Day 6, Saturday 26 August:Imaging Protein Dynamics
Dr Clare Sansom, Department of Biological Sciences, Birkbeck College, London, UK
One of the most exciting developments in macromolecular crystallography in the last decade – and one that is already proving game-changing for the discipline – is the use of exceptionally fast and intense pulses of X-rays generated by free-electron lasers to image proteins in motion. Free-electron laser facilities are more complex and expensive to build even than synchrotrons, and only a handful have come on line so far. John Spence of the Physics department at Arizona State University, who gave the second plenary lecture at IUCr 2017, is the director of one of these: the NSF-funded BioXFEL, which is physically located in Buffalo, New York.
Spence studied for his Ph.D. in Melbourne, Australia and spent a few years as a postdoc in the University of Oxford, UK before moving to Arizona in 1976. During over four decades there he has accumulated honours, including foreign membership of the Australian Academy of Science and the UK’s Royal Society. He spent many productive years working in protein electron microscopy before switching, fairly late in his career, to the emerging field of free electron laser crystallography.
He began his talk by quoting the great US physicist, Richard Feynman, as saying that “every living thing can be understood by the wiggling and jiggling of atoms”. He remembered having been told as a student in the early 1970s that it would never be possible to visualise atoms in motion; now, thanks to free-electron lasers (which were invented in 1971, but not used in crystallography for over thirty years) this has become a cornerstone of his research. He paid a generous tribute to Henry Chapman, who leads the free electron laser facility at DESY in Hamburg, Germany, whose “drive, ambition and deep understanding of diffraction physics” have played an important part in establishing the technique in structural biology.
Free-electron lasers work by wiggling fast-moving electrons sideways as they pass through a magnetic field. This generates tiny pulses of X-ray photons that last no more than a few femtoseconds (1fs = 10-15s) and that can be used instead of lower-intensity X-ray beams in protein crystallography. This offers numerous advantages: the pulses are so fast that they cause little damage to protein crystals, despite their intensity; they can take consecutive ‘snapshots’ of proteins moving at room temperature in near real time; and they can generate structures successfully from crystals that are too small for conventional X-ray crystallography.
Spence spent much of the rest of his talk describing examples of protein structures that have been studied using this approach and where new insights have been generated. It is now possible to take ‘snapshots’ of proteins in motion only about 150 fs apart, which is fast enough to resolve the process of photon absorption by retinal bound to rhodopsin in the human eye. It is therefore possible to observe the stages in the cis-trans isomerisation from 11-cis-retinal to the all-trans isomer, which leads to a conformational change in rhodopsin that activates its bound G-protein.

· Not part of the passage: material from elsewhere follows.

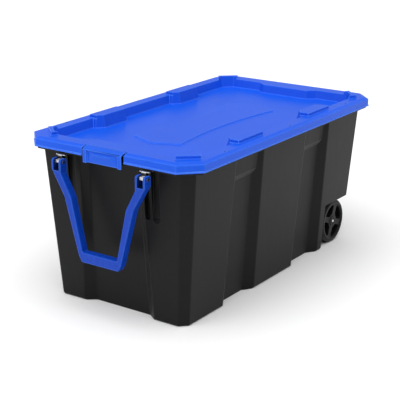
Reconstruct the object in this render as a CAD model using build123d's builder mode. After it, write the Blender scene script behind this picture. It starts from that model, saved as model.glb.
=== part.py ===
"""Wheeled deck storage tote: black tub, blue clip-down lid, blue pull handle and two wheels.

The frame stands at the middle of the footprint, on the ground. +X points to the wheel end,
-X to the handle end, Y across the tub and +Z up. Millimetres throughout.
"""
from build123d import *
from math import sqrt
import os

os.makedirs("parts", exist_ok=True)

# --- Allowances ---------------------------------------------------------------------------
over = 1                     # cuts run this far past the faces that they cut
touch_gap = 0.05             # gap between parts that bear on each other

# --- Tub ---------------------------------------------------------------------------------
wall = 3.5                   # moulded wall of the tub
base_half_x = 488            # half length on the ground
base_half_y = 243            # half width on the ground
base_corner = 24             # 45 degree corner cut on the ground
end_draft = 0.054            # lean of the two ends, per mm of height
side_draft = 0.080           # lean of the two long sides
corner_draft = 0.015         # growth of the corner cut
foot_bevel = 5               # height of the bevel round the foot
foot_bevel_run = 4
flange_z = 476               # underside of the rim flange
flange_top = 480
flange_half_x = 538
flange_half_y = 307
flange_corner = 53
lip_wall = 3
lip_top = 505

# --- Recesses in the tub's walls ----------------------------------------------------------
side_recess_x = 202          # two recesses on each long side
side_mouth = 87              # half width of the mouth on the ground
side_slope = 1.5             # run of the slanted step per mm of depth
side_close = 0.025           # the mouth narrows as it rises
ledge_low = 390              # the deep part ends in a sloped ledge
ledge_high = 408
side_depths = {0: 24, ledge_low: 21, ledge_high: 12, flange_top: 10}
end_mouth = 134
end_slope = 1.4
end_close = 0.050
end_depths = {0: 23, flange_top: 14}

# --- Moulded pockets in the handle end, under each bracket --------------------------------
bracket_y = 154              # centre of each handle bracket, either side of the middle
pocket_foot = 325            # middle of the round foot of the pockets
pocket_mouth_x = -530        # the pockets are cut from outside the wall
niche_span = (-20, 8)        # shallow pocket, measured from the bracket's centre
niche_floor_x = -500
slot_span = (16, 34)         # deep narrow pocket beside it
slot_floor_x = -491

# --- Wheels and axle ----------------------------------------------------------------------
wheel_radius = 76
axle_x = 407
axle_z = 77
axle_radius = 5
axle_round = 2               # rounding of the axle's ends
wheel_clear = 0.08           # running clearance of the bore
well_front_x = 319
well_inner_y = 182
well_roof_z = 158
well_box = (200, 120)        # the well's cut, reaching out past the tub's corner
boss_y = 186                 # outer face of the boss round each axle hole
boss_radius = 14
washer_y = 187.6
hub_inner_y = 188
rim_inner_y = 196
hub_outer_y = 235
rim_outer_y = 240
tunnel_half = 9
tunnel_roof_z = 90
rim_band = 61                # inside radius of the wheel's outer band
tread_round = 9
web_recess = 3.5             # the web lies this far inside the band's face
pocket_radii = (25, 58)      # the four pockets lie between these radii
pocket_depth = 20
pocket_round = 8             # rounding of the pockets' corners
spoke_width = 19
spoke_angle = 70
hub_radius = 17
groove_radius = 66           # outside radius of the groove in the wheel's inner face
groove_depth = 10
web_bevel = 2                # the band leans in to the web
hub_bevel = 1
washer_radius = 12
retainer_radius = 8
retainer_y = 235.4
retainer_thick = 2
washer_clear = 0.10
retainer_clear = 0.02
axle_end_y = 240.5

# --- Lid ----------------------------------------------------------------------------------
lid_half_x = 545
lid_half_y = 314
lid_corner = 57
lid_wall = 3
skirt_z = 483                # lower edge of the skirt
roll = 2                     # the rolled lower edge stands out this far
roll_height = 4
inner_corner = 55            # corner cut inside the skirt
rim_edge_z = 507.5           # outer edge of the rim
rim_z = 512                  # crest of the rim
rim_slope_run = 15           # the rim falls from its crest over this width
block_z = 522                # top of the stacking blocks
tray_z = 483                 # floor of the tray
tray_half_x = 488
tray_half_y = 267
tray_corner = 34
tray_lean = 10               # how far the tray's walls lean in over their height
plateau_x = 464              # the rim widens to here behind each latch
plateau_half = 86
plateau_flare = 114
block_x = (135, 269)         # long side stacking blocks
block_y = (237, 281)
block_chamfer = 16           # the blocks' corners on the tray side
block_tail = 17              # the blocks run on over the tray, whose hollow then trims them
corner_block_plan = ((507, 228), (460, 283), (430, 262), (430, 215), (480, 215))
block_foot_z = 501.5         # the blocks start inside the rim
panel_tips = (-324, 286)     # the raised panel's two points, on the middle line
panel_corners = (-286, 234)  # its corners, where the bowed long sides begin
panel_half = 90              # half width at the corners
panel_waist = 66             # half width at the waist
panel_rise = 3.5
hole_radius = 5              # lashing holes through rim and flange
hole_x = 361
hole_y = 295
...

Light sensitive reactions are some of the easiest to observe using this technique, but only a small fraction of proteins are in fact light sensitive. Spence described how it can also be used to look at reactions that are triggered by mixing, such as enzyme catalysis. Here the components to be mixed are placed in capillary tubes one inside each other; the protein is micro-crystalline and the reaction is triggered once the components are combined and the ligand has diffused into the micro-crystals. He explained how his group produces prototypes of the nanoscale components necessary for this technology using a 3D printer before describing two examples – visualisations of the mechanisms of gene expression regulation with riboswitches, and beta-lactamase binding to penicillin antibiotics – in some detail. The beta-lactamase example is particularly important because this enzyme is one of the commonest causes of antimicrobial resistance.
In the final part of his talk, Spence discussed some recent developments and other novel ideas that are still on the drawing board. It is now possible to study the structures of membrane proteins with laser-generated X-ray beams by delivering nanocrystals of the proteins using a tube of viscous material, memorably described as both a ‘grease gun’ and a ‘toothpaste jet’. This – and the visualisation of intact virus particles – is still tricky and time-consuming; in contrast, nanocrystals of soluble proteins are becoming tractable enough that it is possible to ‘shoot first, ask questions afterwards’. The minimum X-ray pulse size is becoming even shorter, with a few machines generating pulses only a few tens of attoseconds (1as = 10-18s) long. He described briefly some of the experiments that will become possible once this type of laser is in routine use for crystallography. And, having started with a quote from Feynmann, he ended with one from a scientist who flourished some 150 years earlier. As Sir Humphrey Davy, the inventor of electrochemistry, wrote in 1806 (in paraphrase): “Nothing promotes the advancement of science so much as a new instrument”.